City health commissioner Neal Cohen, according to several involved in the transition effort, was one of those who asked to stay. Cohen, a psychiatrist who was related by marriage to former Giuliani deputy Randy Mastro, was controversial among health advocates who complained he lacked the background for dealing with the city's most virulent health problems. In any event, Cohen's bid to stay was rejected in favor of a former health department official, Thomas Frieden, who won applause for devising an innovative approach to stamping out drug-resistant tuberculosis when it threatened to grow to epidemic proportions in the city in the late 1980s.

"It is very exciting to have somebody who is a true public health expert in the job again," said Judy Wessler of the New York Commission on the Public's Health System, of Frieden's appointment.

Another candidate for retention was Jason Turner, the welfare sharpshooter imported by Giuliani from Wisconsin to impose a new, draconian workfare program. Turner's policies helped Giuliani earn conservative applause for pushing hundreds of thousands of people off the dole. But he also embroiled the administration in controversy after he recommended the award of a $1 billion consulting contract to a firm with which he had close ties. Bloomberg opted not to keep Turner, choosing instead the director of a counseling and education center for homeless gay youths.
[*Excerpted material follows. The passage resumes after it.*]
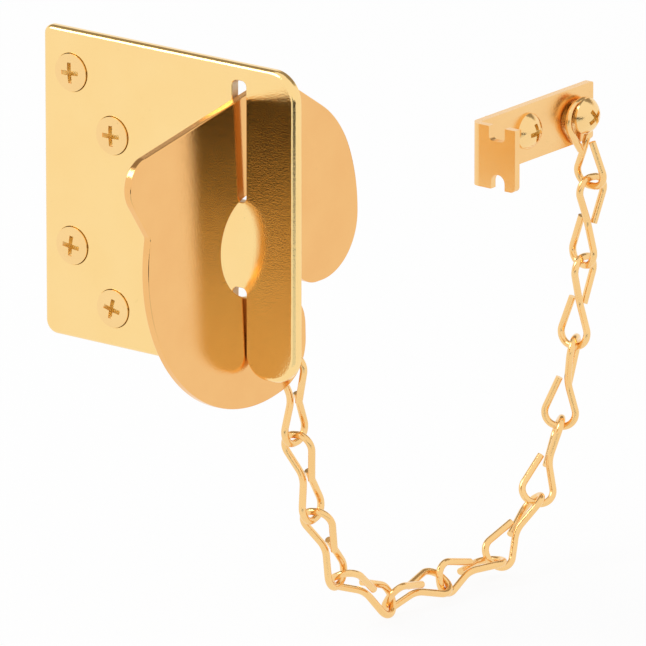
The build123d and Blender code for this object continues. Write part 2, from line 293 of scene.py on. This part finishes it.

New HRA commissioner Verna Eggleston, who is black and openly gay, quit her job as head of the Hetrick Martin Institute last summer to work for the Bloomberg campaign. Some advocates worried that she lacked the experience to handle the mammoth agency, but the loudest sounds heard were sighs of relief that Turner was gone.

"That man put into effect the most repressive policies against poor people I have ever seen," said Kathy Goldman, of Community Food Resource Exchange. "I don't know Eggleston, but to have a black gay woman coming from the Hetrick Martin Institute instead of that Wisconsin dairy farmer who wanted to push all the poor into the East River, that's a real difference."

In the end, the Giuliani holdovers were not the cronies and spear-carriers, but the grunts who got the tough jobs done, often in spite of City Hall. Bloomberg left in place sanitation chief John Doherty, who came off the trucks years ago to help bring better management to the agency. He also kept Housing Preservation and Development commissioner Jerilyn Perine who rose through hard work, not politics, and whose contributions merited barely a public nod from Giuliani.

There are still vacancies to fill, and the rumor mills are stoked with talk that some of the deadest patronage wood that Giuliani shoveled into the smaller agencies could still survive. But the overall sentiment was voiced by one wag who last week walked through the City Hall rotunda singing, "Ding dong, the witch is dead."